Friday, January 01, 2010

The Last Read on 2009

Happy New Year, everyone! It’s a new day in a brand-new year, but before we move on, let me note that January Magazine just completed posting its Best Books of 2009 lists last night in advance of the fireworks going off and the champagne corks popping.

I had the privilege of editing January’s Best Crime Novels of 2009 compilation, as I have done with the magazine’s annual crime-connected picks for the last decade. And I’ll tell you, it’s often a surprise to see what the various reviewers will determine to be their favorites. Occasionally, I’m able to guess what they’re going to choose, based on those works they have touted over the preceding months. But more often than not, there will be a few selections winging in from far left field, novels that may have been overlooked before, and that help to enliven the feature as a whole.

And in the end, all of us who contribute must leave out books we’d like to have mentioned appreciatively, but that exceed our traditional limit of five or six choices (a restriction that exists only to save the other editors and me from sleepless nights of putting this whole package together).
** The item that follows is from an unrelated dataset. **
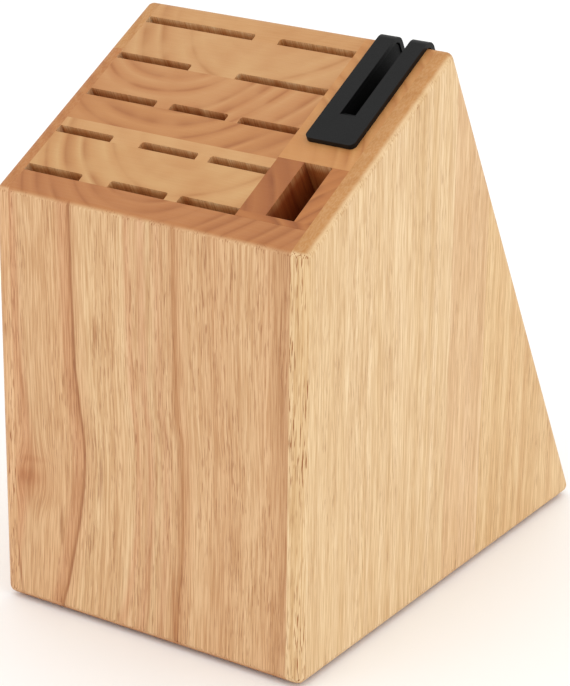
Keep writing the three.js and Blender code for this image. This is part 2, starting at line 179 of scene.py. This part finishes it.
def growth_rings(pith, pitch, calm, pale, tan, late):
    """Rings about a pith at (x, y), in threes of uneven width, faint inside the calm radius."""

    def figure(tree, place):
        arm = add(tree, "ShaderNodeVectorMath", {0: place, 1: (*pith, 0)}, operation="SUBTRACT")
        flat = add(tree, "ShaderNodeVectorMath", {0: arm, 1: (1, 1, 0)}, operation="MULTIPLY")
        radius = add(tree, "ShaderNodeVectorMath", {0: flat}, operation="LENGTH").outputs["Value"]
        years = add(tree, "ShaderNodeMath", {0: radius, 1: 3 * pitch}, operation="DIVIDE")
        year = add(tree, "ShaderNodeMath", {0: years}, operation="FRACT")
        shades = [(0, pale), (0.08, tan), (0.21, late), (0.26, tan), (0.33, pale), (0.45, tan)]
        shades += [(0.5, late), (0.54, tan), (0.64, pale), (0.84, tan), (0.93, late), (1, pale)]
        rings = add(tree, "ShaderNodeValToRGB", {"Fac": year}, stops=shades)
        bands = streaks(tree, place, 26, 400)
        ground = add(tree, "ShaderNodeValToRGB", {"Fac": bands}, stops=[(0.3, pale), (0.72, tan)])

        # A span is a value, the range that it comes from and the range that it is eased to
        span = {0: streaks(tree, place, 17, 300, 1.0), 1: 0.35, 2: 0.65, 3: 0.3, 4: 1}
        patchy = add(tree, "ShaderNodeMapRange", span, interpolation_type="SMOOTHSTEP")
        span = {0: radius, 1: calm * 0.8, 2: calm * 1.1, 3: 0.12, 4: 0.85}
        shown = add(tree, "ShaderNodeMapRange", span, interpolation_type="SMOOTHSTEP")
        shown = add(tree, "ShaderNodeMath", {0: shown, 1: patchy}, operation="MULTIPLY")
        mixed = {"Factor": shown, "A": ground, "B": rings}
        return add(tree, "ShaderNodeMix", mixed, data_type="RGBA"), place

    return figure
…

With the finishing touches now made, though, let me offer my expanded list of the books, published in 2009, that I found most intriguing, both within and outside the crime-fiction category. These titles are listed alphabetically, not in order of my preferences.

Crime Fiction
Bleeding Heart Square, by Andrew Taylor (Hyperion)
Blood Money, by Tom Bradby (Bantam Press UK)
Bury Me Deep, by Megan Abbott (Simon & Schuster)
If the Dead Rise Not, by Philip Kerr (Quercus UK)
The Dead of Winter, by Rennie Airth (Macmillan)
The Devil’s Garden, by Ace Atkins (Putnam)
Drood, by Dan Simmons (Little, Brown)
Gutted, by Tony Black (Preface UK)
The Ignorance of Blood, by Robert Wilson (Houghton
Mifflin Harcourt)
In the Shadow of Gotham, by Stefanie Pintoff (Minotaur)
Quarry in the Middle, by Max Allan Collins (Hard Case Crime)
Shadow and Light, by Jonathan Rabb (Farrar, Straus and Giroux)
Spade & Archer, by Joe Gores (Knopf)
Village of the Ghost Bears, by Stan Jones (Soho)
A Visible Darkness, by Michael Gregorio (Minotaur)

General Fiction
The Angel’s Game, by Carlos Ruiz Zafón (Doubleday)
Homer & Langley, by E.L. Doctorow (Random House)
Let the Great World Spin, by Colum McCann (Random House)
That Old Cape Magic, by Richard Russo (Knopf)
Sunnyside, by Glen David Gold (Knopf)
The Women, by T.C. Boyle (Viking)

The Big Burn: Teddy Roosevelt and the Fire That Saved America, by Timothy Egan (Houghton Mifflin Harcourt)
A Bright and Guilty Place: Murder, Corruption, and L.A.’s Scandalous Coming of Age, by Richard Rayner (Doubleday)
Eiffel’s Tower: And the World’s Fair Where Buffalo Bill Beguiled Paris, the Artists Quarreled, and Thomas Edison Became a Count, by Jill Jonnes (Viking)
Fordlandia: The Rise and Fall of Henry Ford’s Forgotten Jungle City, by Greg Grandin (Metropolitan Books)
L.A. Noir: The Struggle for the Soul of America’s Most Seductive City, by John Buntin (Harmony)
The Love Pirate and the Bandit’s Son: Murder, Sin, and Scandal in the Shadow of Jesse James, by Laura James (Union Square)
Nothing to Fear: FDR’s Inner Circle and the Hundred Days That Created Modern America, by Adam Cohen (Penguin Press)
Passing Strange: A Gilded Age Tale of Love and Deception Across the Color Line, by Martha A. Sandweiss (Penguin Press)

So, with all of that said and posted, we move on to a new year. I hope 2010 will bring Limbo’s loyal readers considerable happiness, hope, and prosperity--as well as lots of free time for reading, of course.